透明人間と蝿男 「評価 C」
大東京を襲った謎の連続殺人事件。犯人は密室の旅客機内や白昼の街中、果てには警官の目の前でも難なく殺人を犯し、人々を嘲笑うかのように姿を消していく。そして殺害現場に残るのは、微かな蝿の羽音のみ。捜査官の若林は被害者たちの共通点を探ったところ、彼らの殆どが戦時中、同じ研究所に配属されていたことが明らかになった。実は彼らの開発していたものこそが、人間を小さな蝿男に変えてしまう奇薬だったのだ。犯人の楠木は自分に罪を着せた元同僚達に復讐するため、薬で仲間を蝿男に変えていたのである。一方その頃、若林の友人の月岡博士は物質を透明化させる光線装置を開発し、事件解決のため自らに光線を照射した…。

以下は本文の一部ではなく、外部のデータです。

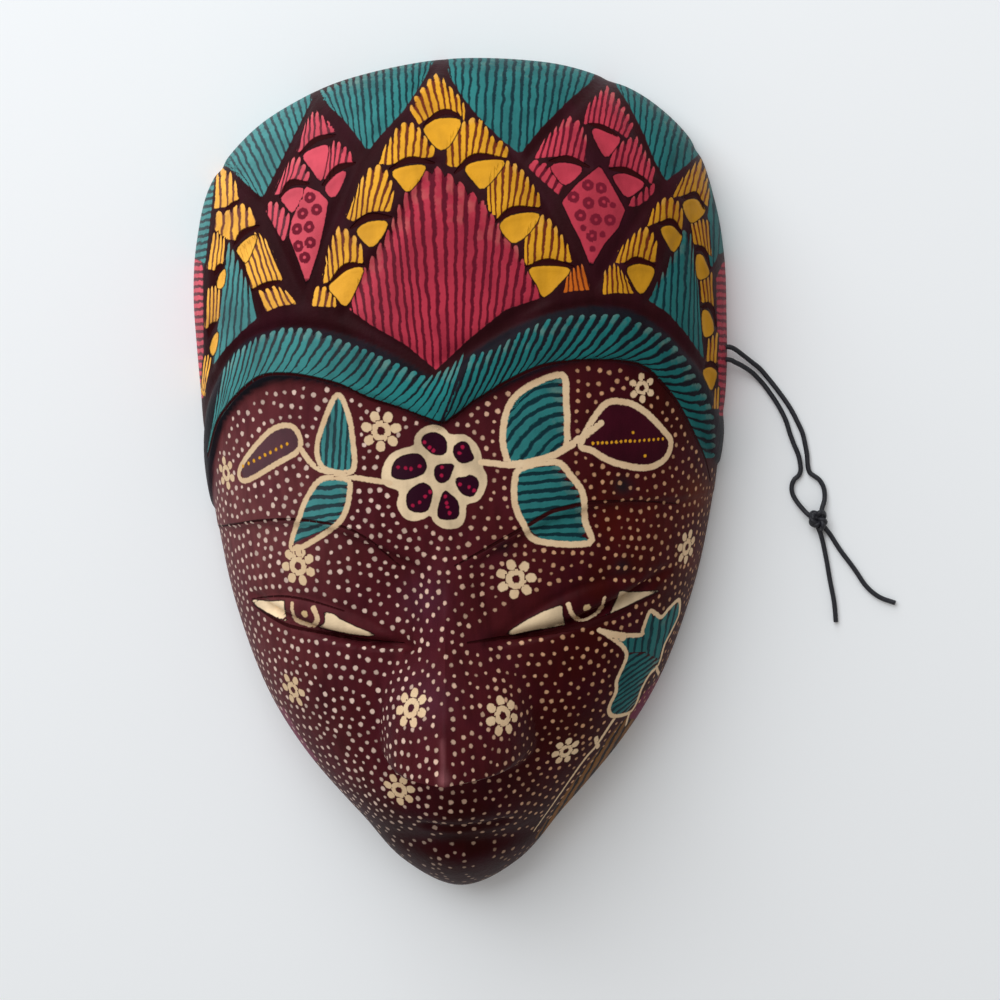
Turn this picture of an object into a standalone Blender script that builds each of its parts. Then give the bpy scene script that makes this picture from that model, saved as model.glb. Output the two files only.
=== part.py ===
"""Batik wall mask, carved from one block of light wood and hollowed behind, with its black cord.

The mask lies face up on its flat rim, as a loose mask does. Its crown points along +Y and its front
faces +Z. The origin is on the ground, under the middle of the mask's box. Lengths are in metres.
"""
import math

import bmesh
import bpy
import numpy as np
from mathutils import Matrix

# Whole mask
MASK_WIDTH = 0.1220
MASK_LENGTH = 0.1930
FOREHEAD_HEIGHT = 0.0405
NOSE_TIP_HEIGHT = 0.0560
# Slips of the carver's hand: the chin lies beside the face's centre line, and the carved lines climb
# to the right by this share of the distance out.
CHIN_SWING = 0.0052
LINE_CLIMB = 0.027

# Hollow back
RIM_WALL = 0.0078
FRONT_WALL = 0.0085

# Depth of the carving, square to the surface
CROWN_STEP = 0.0013
DIADEM_SWELL = 0.0009
DIADEM_GROOVE = 0.0007
LATTICE_DEPTH = 0.0009
LATTICE_WIDTH = 0.0030
BROW_STEP = 0.0011
EYE_SLIT = 0.0030
EYEBALL_SWELL = 0.0007
LID_CREASE = 0.0005
MOUTH_SLIT = 0.0012
# Share of the carving's depth that is left where the mask's side stands upright
WALL_CARVING = 0.35

# Cord, the two holes that it is threaded through, and its knot
CORD_DIAMETER = 0.0011
CORD_CLEARANCE = 0.0008
HOLE_DIAMETER = CORD_DIAMETER + CORD_CLEARANCE
HOLE_SPACING = 0.0029
HOLE_HEIGHT = 0.0042
HOLES_Y = 0.0275
KNOT_LENGTH = 0.0050
KNOT_WIDTH = 0.0042
KNOT_HEIGHT = 0.0034
KNOT_TURN = math.radians(12)
GROUND_GAP = 0.0001
KNOT_PLACE = (0.0810, -0.0119, KNOT_HEIGHT / 2 + GROUND_GAP)

# Outline from the top of the crown down the right side to the chin: shares of half the width and
# of half the length.
HALF_OUTLINE = (
    (0.000, 1.000), (0.353, 0.976), (0.582, 0.928), (0.758, 0.862), (0.906, 0.757), (0.973, 0.625),
    (0.999, 0.500), (1.000, 0.367), (0.992, 0.202), (0.978, 0.069), (0.949, -0.087),
    (0.882, -0.280), (0.770, -0.478), (0.621, -0.637), (0.393, -0.811), (0.220, -0.935), (0.000, -1.000),
)
CROWN_CORNER = 4
CHIN_CORNER = 15
# The jaw swings aside below this share of the half length.
SWING_START = 0.25

# The domed front: how square its sections are, and its height from chin to crown as shares.
DOME_SHOULDER = 2.7
DOME_CROWN = 2.2
DOME_HEIGHTS = (
    (-1.00, 1.00), (-0.84, 1.06), (-0.72, 1.12), (-0.55, 1.06), (-0.30, 1.00), (0.00, 1.00),
    (0.35, 1.00), (0.62, 1.05), (0.84, 1.12), (1.00, 1.16),
)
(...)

東宝の変身人間シリーズの向こうを張って製作された、大映のSFサスペンス。「蝿男の恐怖」より一年早い作品のためか、登場する蝿男は蝿と人間が融合した馴染み深いデザインではなく、まんま小人といった外見をしている。羽が無いのに羽音を立てて空を飛ぶのには首を傾げてしまうが、「宇宙人東京に現わる」や円谷特撮でお馴染みの的場徹が特殊技術を手掛けていることもあり、蝿男が建物や町の中を動き回る合成シーンはなかなか見応えがあった。
しかし特撮の良さに反して演出や構成に鋭さがなく、何が起こっているのかよく分からない場面や、妙に間延びしている場面が多々あるのは気になった。特に決着後のラストシーンは随分とダラダラとしていて余韻が削がれてならなかった。